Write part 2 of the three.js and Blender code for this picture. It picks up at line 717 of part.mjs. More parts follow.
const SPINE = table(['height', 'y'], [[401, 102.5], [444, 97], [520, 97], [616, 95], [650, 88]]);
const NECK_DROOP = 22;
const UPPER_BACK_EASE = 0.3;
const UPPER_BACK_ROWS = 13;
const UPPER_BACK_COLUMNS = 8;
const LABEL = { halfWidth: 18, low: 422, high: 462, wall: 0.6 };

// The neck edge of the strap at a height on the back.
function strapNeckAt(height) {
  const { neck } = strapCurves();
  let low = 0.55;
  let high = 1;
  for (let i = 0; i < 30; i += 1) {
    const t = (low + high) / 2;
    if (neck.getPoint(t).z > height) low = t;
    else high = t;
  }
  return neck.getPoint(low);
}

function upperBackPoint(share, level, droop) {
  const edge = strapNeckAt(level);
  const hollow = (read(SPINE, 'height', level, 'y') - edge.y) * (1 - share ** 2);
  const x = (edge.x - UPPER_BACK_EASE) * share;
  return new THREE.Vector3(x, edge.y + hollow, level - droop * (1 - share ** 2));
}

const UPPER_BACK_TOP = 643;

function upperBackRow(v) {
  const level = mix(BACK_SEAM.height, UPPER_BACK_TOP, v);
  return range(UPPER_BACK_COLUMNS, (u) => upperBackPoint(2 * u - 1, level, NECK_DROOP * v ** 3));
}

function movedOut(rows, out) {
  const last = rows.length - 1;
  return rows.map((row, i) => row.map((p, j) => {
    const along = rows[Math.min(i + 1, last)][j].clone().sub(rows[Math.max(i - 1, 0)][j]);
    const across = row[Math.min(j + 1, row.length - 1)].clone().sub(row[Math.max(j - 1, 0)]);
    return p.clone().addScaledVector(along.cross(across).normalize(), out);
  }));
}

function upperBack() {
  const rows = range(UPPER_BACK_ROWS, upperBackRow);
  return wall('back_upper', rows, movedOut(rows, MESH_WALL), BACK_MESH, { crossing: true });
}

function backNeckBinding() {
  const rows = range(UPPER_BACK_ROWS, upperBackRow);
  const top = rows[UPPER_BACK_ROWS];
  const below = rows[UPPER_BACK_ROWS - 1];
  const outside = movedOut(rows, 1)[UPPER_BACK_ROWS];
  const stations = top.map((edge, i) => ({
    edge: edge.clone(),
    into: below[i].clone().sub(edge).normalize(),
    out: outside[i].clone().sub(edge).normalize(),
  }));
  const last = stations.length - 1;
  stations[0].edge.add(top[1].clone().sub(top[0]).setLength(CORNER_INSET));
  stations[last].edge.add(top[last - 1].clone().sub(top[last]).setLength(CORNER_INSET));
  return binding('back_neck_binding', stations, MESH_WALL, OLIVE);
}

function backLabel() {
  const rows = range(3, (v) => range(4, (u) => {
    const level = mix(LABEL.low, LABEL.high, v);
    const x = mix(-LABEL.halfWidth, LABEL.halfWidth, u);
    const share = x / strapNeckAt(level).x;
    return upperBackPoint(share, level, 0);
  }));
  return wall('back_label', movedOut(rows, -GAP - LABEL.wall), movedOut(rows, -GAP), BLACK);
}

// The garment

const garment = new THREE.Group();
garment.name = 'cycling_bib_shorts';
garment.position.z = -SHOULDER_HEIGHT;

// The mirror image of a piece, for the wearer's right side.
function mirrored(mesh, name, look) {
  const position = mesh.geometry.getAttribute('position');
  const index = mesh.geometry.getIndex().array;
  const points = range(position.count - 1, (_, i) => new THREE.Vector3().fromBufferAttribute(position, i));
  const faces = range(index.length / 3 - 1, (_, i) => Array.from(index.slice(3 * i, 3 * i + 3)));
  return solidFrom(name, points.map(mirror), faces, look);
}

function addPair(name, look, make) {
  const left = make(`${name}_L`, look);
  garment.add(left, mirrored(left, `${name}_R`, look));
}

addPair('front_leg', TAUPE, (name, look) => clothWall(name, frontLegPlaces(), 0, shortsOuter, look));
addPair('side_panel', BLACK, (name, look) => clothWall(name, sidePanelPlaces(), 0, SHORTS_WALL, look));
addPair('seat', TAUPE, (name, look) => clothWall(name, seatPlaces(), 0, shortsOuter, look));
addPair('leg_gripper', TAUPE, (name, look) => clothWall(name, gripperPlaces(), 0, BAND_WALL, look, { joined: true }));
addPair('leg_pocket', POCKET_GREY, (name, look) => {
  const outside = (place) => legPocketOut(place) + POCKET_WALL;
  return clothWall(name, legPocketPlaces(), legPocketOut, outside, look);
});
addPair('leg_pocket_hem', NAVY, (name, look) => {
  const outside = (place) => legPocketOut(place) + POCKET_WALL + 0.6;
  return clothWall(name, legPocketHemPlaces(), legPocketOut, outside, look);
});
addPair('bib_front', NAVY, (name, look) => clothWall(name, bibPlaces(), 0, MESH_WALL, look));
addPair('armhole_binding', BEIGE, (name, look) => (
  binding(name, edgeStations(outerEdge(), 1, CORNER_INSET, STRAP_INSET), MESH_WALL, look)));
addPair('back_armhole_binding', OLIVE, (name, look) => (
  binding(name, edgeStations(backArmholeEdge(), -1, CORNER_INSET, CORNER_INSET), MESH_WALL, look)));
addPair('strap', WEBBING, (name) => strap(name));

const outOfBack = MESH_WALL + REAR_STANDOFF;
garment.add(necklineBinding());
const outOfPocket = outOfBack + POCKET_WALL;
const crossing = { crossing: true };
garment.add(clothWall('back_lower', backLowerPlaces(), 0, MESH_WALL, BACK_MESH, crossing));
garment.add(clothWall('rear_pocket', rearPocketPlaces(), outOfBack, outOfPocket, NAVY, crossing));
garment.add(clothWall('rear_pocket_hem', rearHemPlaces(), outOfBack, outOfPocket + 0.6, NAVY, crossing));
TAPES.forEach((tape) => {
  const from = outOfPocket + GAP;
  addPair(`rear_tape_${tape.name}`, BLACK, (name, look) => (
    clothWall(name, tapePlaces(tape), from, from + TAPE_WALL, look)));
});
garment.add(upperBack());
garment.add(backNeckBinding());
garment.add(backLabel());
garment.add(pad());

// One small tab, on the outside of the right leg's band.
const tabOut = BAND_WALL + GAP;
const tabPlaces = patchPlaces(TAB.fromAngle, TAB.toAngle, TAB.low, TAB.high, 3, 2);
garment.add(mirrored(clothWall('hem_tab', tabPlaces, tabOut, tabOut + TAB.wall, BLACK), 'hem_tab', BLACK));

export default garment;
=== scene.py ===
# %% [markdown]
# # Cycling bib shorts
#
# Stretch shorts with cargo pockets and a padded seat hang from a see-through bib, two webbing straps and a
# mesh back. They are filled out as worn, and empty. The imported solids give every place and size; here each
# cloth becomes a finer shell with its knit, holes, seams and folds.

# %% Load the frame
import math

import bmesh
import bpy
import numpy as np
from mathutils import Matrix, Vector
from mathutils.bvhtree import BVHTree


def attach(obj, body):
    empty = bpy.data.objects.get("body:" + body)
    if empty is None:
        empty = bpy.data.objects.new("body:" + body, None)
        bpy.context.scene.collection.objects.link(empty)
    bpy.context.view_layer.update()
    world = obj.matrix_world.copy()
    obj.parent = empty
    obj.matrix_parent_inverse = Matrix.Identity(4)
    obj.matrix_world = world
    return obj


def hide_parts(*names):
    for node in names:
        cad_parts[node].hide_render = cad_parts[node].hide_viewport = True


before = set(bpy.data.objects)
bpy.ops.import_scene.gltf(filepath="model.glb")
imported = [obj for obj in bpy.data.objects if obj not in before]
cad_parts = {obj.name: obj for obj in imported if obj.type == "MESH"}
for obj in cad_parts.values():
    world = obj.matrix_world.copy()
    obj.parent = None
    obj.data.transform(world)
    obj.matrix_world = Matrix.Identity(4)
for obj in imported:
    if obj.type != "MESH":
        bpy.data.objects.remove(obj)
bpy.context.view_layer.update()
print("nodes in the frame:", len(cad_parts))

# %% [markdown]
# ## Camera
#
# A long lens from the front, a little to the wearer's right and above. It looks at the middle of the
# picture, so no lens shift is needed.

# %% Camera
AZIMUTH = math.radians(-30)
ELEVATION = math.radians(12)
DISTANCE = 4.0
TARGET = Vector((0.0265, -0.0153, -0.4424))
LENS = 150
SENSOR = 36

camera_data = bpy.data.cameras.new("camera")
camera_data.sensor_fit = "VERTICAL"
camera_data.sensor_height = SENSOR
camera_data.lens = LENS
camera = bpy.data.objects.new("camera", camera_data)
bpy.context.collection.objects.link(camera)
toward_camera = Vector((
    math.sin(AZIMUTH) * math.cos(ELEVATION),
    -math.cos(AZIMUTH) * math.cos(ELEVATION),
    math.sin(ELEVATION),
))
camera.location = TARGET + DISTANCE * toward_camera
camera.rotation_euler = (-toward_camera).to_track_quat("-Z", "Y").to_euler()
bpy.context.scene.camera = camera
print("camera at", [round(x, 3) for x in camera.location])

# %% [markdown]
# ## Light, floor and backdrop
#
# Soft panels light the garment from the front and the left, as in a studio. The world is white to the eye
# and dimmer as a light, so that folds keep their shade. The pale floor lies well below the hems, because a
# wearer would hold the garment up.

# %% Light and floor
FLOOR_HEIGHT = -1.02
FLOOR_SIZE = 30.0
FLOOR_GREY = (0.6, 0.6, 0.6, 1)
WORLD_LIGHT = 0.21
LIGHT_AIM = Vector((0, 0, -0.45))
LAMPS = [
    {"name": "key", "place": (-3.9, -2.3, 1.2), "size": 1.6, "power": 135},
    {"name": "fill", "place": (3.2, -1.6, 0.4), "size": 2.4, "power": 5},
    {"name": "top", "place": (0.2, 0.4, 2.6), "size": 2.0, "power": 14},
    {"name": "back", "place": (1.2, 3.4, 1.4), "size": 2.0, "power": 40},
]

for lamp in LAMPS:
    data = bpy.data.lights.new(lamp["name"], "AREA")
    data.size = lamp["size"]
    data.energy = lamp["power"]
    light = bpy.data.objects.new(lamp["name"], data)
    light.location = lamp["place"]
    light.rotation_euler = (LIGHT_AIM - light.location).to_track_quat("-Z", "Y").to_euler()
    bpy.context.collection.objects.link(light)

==

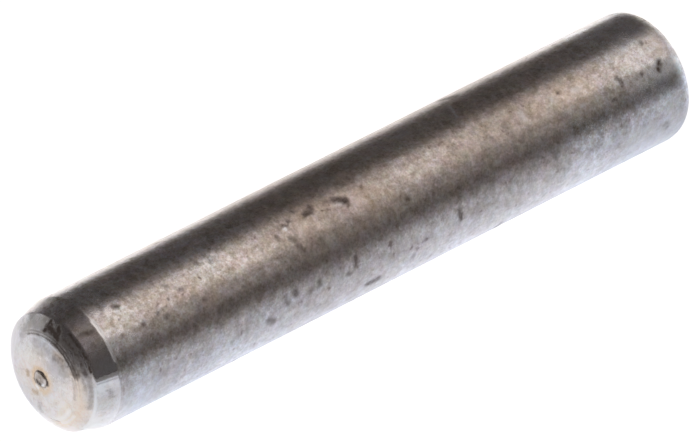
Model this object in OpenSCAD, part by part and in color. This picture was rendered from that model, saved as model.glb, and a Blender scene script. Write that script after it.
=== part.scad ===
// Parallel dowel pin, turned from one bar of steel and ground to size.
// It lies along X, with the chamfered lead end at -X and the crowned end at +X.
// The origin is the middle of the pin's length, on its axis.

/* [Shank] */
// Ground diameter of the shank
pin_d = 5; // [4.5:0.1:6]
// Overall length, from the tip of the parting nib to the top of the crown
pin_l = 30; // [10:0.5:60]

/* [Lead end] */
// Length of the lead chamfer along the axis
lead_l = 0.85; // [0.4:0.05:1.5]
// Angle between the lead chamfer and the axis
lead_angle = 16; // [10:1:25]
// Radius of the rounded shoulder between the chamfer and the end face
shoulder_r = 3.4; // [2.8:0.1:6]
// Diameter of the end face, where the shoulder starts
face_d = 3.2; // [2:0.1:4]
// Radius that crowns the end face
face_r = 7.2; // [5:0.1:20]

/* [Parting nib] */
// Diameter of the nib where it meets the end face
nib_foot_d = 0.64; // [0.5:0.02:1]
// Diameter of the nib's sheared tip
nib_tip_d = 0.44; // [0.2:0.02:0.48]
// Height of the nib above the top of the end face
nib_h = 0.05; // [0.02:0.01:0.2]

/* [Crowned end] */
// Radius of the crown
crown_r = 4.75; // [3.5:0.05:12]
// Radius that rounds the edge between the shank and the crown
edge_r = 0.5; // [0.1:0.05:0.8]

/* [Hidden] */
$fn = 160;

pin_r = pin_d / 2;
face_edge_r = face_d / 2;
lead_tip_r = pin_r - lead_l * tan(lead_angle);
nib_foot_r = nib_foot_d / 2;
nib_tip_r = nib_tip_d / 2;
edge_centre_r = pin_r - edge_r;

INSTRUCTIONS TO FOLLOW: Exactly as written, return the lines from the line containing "right leg's band." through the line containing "for node in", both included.

RESULT:
// One small tab, on the outside of the right leg's band.
const tabOut = BAND_WALL + GAP;
const tabPlaces = patchPlaces(TAB.fromAngle, TAB.toAngle, TAB.low, TAB.high, 3, 2);
garment.add(mirrored(clothWall('hem_tab', tabPlaces, tabOut, tabOut + TAB.wall, BLACK), 'hem_tab', BLACK));

export default garment;
=== scene.py ===
# %% [markdown]
# # Cycling bib shorts
#
# Stretch shorts with cargo pockets and a padded seat hang from a see-through bib, two webbing straps and a
# mesh back. They are filled out as worn, and empty. The imported solids give every place and size; here each
# cloth becomes a finer shell with its knit, holes, seams and folds.

# %% Load the frame
import math

import bmesh
import bpy
import numpy as np
from mathutils import Matrix, Vector
from mathutils.bvhtree import BVHTree


def attach(obj, body):
    empty = bpy.data.objects.get("body:" + body)
    if empty is None:
        empty = bpy.data.objects.new("body:" + body, None)
        bpy.context.scene.collection.objects.link(empty)
    bpy.context.view_layer.update()
    world = obj.matrix_world.copy()
    obj.parent = empty
    obj.matrix_parent_inverse = Matrix.Identity(4)
    obj.matrix_world = world
    return obj


def hide_parts(*names):
    for node in names:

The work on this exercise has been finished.